** START **

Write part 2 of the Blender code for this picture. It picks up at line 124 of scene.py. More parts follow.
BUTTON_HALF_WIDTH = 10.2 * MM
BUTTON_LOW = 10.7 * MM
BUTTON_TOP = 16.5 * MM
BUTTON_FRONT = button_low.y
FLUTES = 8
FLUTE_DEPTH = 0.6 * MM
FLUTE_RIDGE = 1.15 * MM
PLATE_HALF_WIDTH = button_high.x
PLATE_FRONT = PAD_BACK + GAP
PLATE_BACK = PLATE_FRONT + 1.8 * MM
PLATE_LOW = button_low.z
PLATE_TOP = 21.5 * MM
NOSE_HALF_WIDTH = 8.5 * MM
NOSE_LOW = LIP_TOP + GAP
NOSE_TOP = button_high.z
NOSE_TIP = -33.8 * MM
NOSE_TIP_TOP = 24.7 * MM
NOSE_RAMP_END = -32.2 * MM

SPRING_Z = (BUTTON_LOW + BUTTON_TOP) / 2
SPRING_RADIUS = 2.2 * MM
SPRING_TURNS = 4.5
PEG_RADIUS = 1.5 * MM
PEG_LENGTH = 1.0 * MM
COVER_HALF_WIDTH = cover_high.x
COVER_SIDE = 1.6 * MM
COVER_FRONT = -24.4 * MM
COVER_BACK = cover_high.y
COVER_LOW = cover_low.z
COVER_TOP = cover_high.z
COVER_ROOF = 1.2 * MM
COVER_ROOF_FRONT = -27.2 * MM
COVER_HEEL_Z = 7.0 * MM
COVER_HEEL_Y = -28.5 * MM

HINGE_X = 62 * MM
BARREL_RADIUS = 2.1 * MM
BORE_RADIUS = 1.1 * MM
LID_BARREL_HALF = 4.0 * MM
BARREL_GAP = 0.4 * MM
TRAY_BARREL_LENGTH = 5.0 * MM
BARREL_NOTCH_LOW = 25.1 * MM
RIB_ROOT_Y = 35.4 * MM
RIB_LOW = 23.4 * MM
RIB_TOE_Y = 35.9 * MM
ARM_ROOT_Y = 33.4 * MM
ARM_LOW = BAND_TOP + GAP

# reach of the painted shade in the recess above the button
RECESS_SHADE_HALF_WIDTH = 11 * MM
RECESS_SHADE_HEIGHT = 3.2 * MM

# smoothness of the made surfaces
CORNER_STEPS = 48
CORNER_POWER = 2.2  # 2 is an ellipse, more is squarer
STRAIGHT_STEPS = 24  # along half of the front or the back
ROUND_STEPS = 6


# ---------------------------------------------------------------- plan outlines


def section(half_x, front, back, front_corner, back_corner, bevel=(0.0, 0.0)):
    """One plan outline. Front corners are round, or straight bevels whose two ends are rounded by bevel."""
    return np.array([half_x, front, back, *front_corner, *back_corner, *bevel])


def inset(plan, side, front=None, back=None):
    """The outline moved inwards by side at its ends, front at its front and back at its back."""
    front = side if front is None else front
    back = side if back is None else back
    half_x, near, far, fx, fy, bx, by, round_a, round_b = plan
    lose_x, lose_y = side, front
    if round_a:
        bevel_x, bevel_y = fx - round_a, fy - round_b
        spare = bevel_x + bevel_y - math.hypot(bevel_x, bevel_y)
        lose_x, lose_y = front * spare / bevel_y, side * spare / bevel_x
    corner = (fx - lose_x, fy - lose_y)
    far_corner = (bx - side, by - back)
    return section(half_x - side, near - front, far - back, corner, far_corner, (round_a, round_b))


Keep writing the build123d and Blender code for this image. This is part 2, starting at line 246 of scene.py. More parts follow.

** END **

— PROMPT —
Print the listing above from its first line through the line with "NOSE_RAMP_END = -32.2 * MM", and stop there.

— RESPONSE TO THE TASK —
Write part 2 of the Blender code for this picture. It picks up at line 124 of scene.py. More parts follow.
BUTTON_HALF_WIDTH = 10.2 * MM
BUTTON_LOW = 10.7 * MM
BUTTON_TOP = 16.5 * MM
BUTTON_FRONT = button_low.y
FLUTES = 8
FLUTE_DEPTH = 0.6 * MM
FLUTE_RIDGE = 1.15 * MM
PLATE_HALF_WIDTH = button_high.x
PLATE_FRONT = PAD_BACK + GAP
PLATE_BACK = PLATE_FRONT + 1.8 * MM
PLATE_LOW = button_low.z
PLATE_TOP = 21.5 * MM
NOSE_HALF_WIDTH = 8.5 * MM
NOSE_LOW = LIP_TOP + GAP
NOSE_TOP = button_high.z
NOSE_TIP = -33.8 * MM
NOSE_TIP_TOP = 24.7 * MM
NOSE_RAMP_END = -32.2 * MM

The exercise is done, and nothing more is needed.